Au sein du Rassemblement national, on met en avant une "complémentarité efficace", balayant toute forme de concurrence entre les deux leaders du parti. "Certains auront peut-être des facilités à se reconnaître dans la démarche de Jordan Bardella, concède Gaëtan Dussausaye. Mais je vois sur le terrain que les gens qui voteraient pour lui n'auraient aucune difficulté à voter pour Marine Le Pen. Et vice-versa."
Parce que Marine Le Pen sera jugée lors d'un procès à l'automne
Cette répartition claire des fonctions est également bien pratique alors que Marine Le Pen fera face à la justice à l'automne. La dirigeante a été renvoyée devant le tribunal correctionnel de Paris dans l'affaire dite "des assistants parlementaires". Elle et 26 autres personnes seront jugées du 30 septembre au 27 novembre pour détournement de fonds publics. Ils sont suspectés d'avoir utilisé de l'argent de l'UE pour rémunérer des assistants d'eurodéputés travaillant en réalité pour le parti. La dirigeante estime à ce sujet n'avoir "commis aucune infraction ni irrégularité". Mais pendant les prochains mois, elle pourra difficilement répondre aux accusations qui pèsent contre elle et conduire dans le même temps la politique de la nation depuis Matignon.
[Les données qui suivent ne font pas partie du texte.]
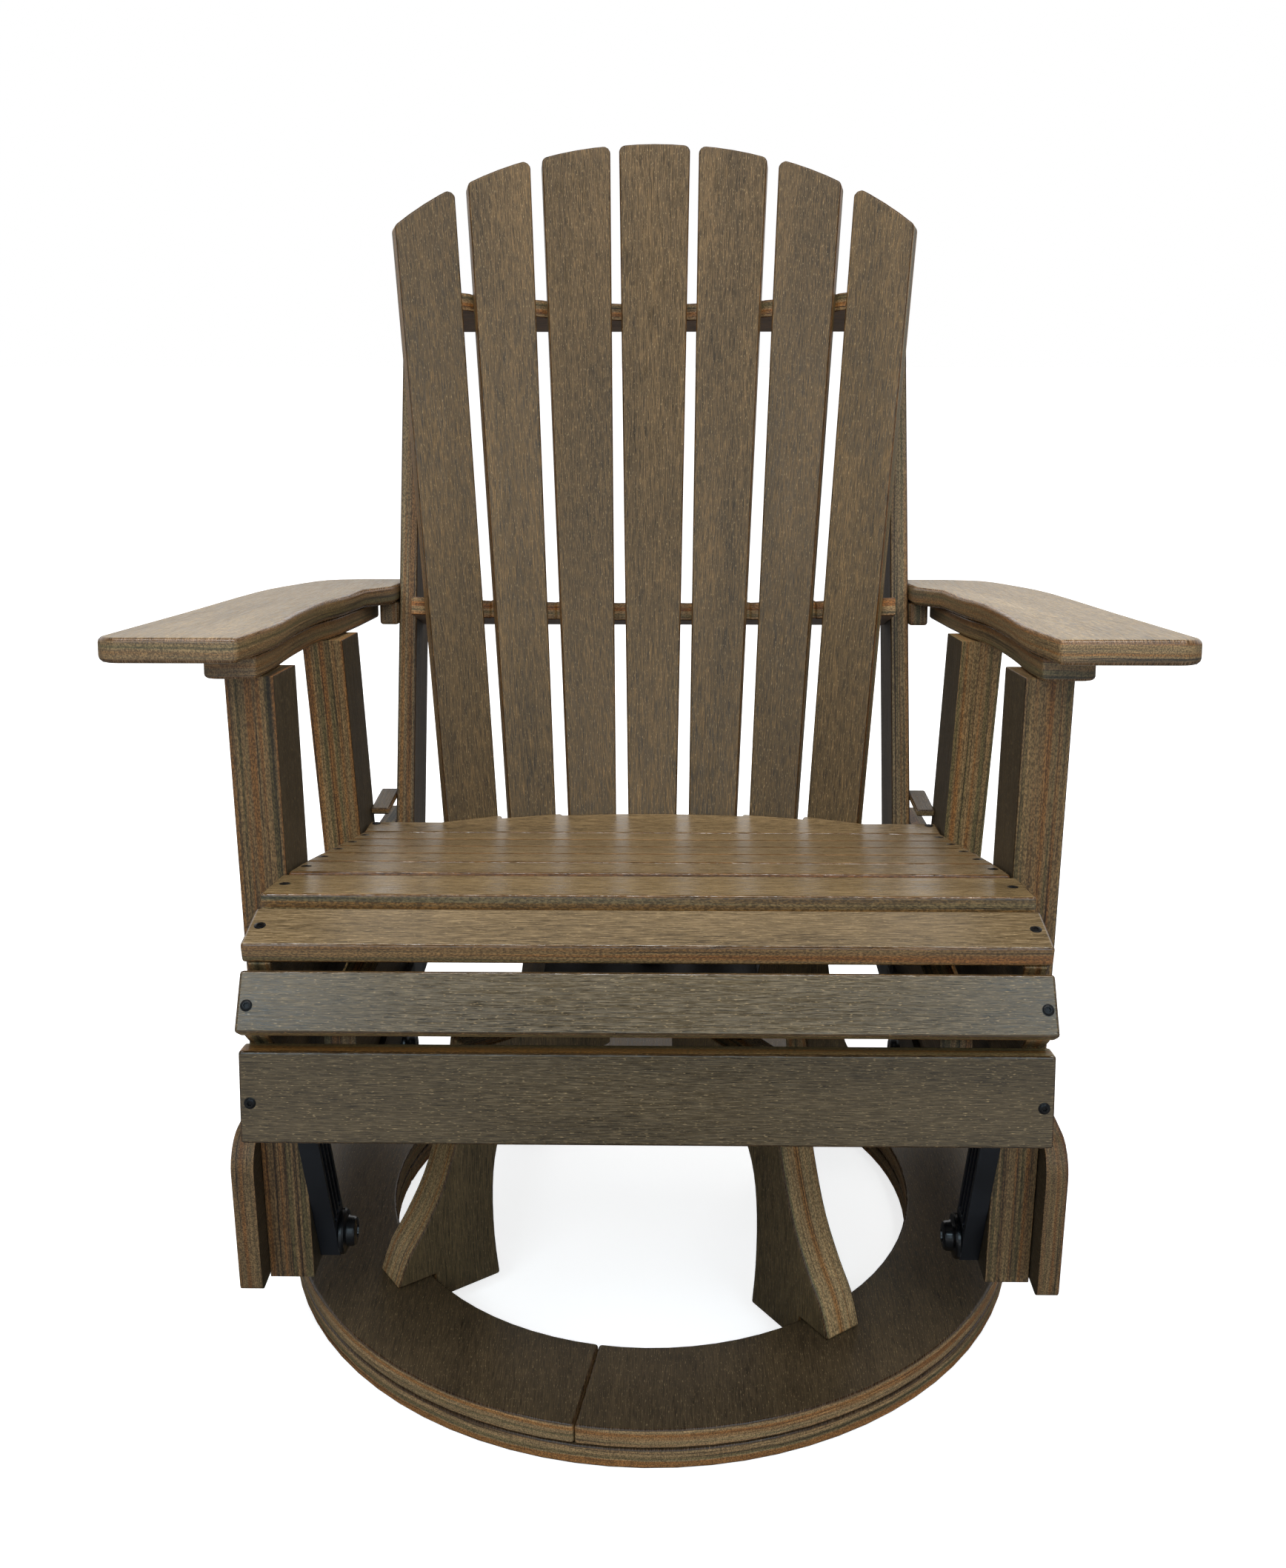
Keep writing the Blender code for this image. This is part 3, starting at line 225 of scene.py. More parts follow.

Reste que si Marine Le Pen laisse le champ libre à Jordan Bardella pour devenir Premier ministre, cela pourrait aiguiser encore davantage ses ambitions. Un proche d'Emmanuel Macron juge ainsi que cette stratégie risque de donner des ailes à l'actuel président du RN : "Je pense que ce sera Jordan Bardella et pas Marine Le Pen en 2027. Si elle refuse Matignon, elle se flingue pour 2027. Jordan Bardella, ça va le griser."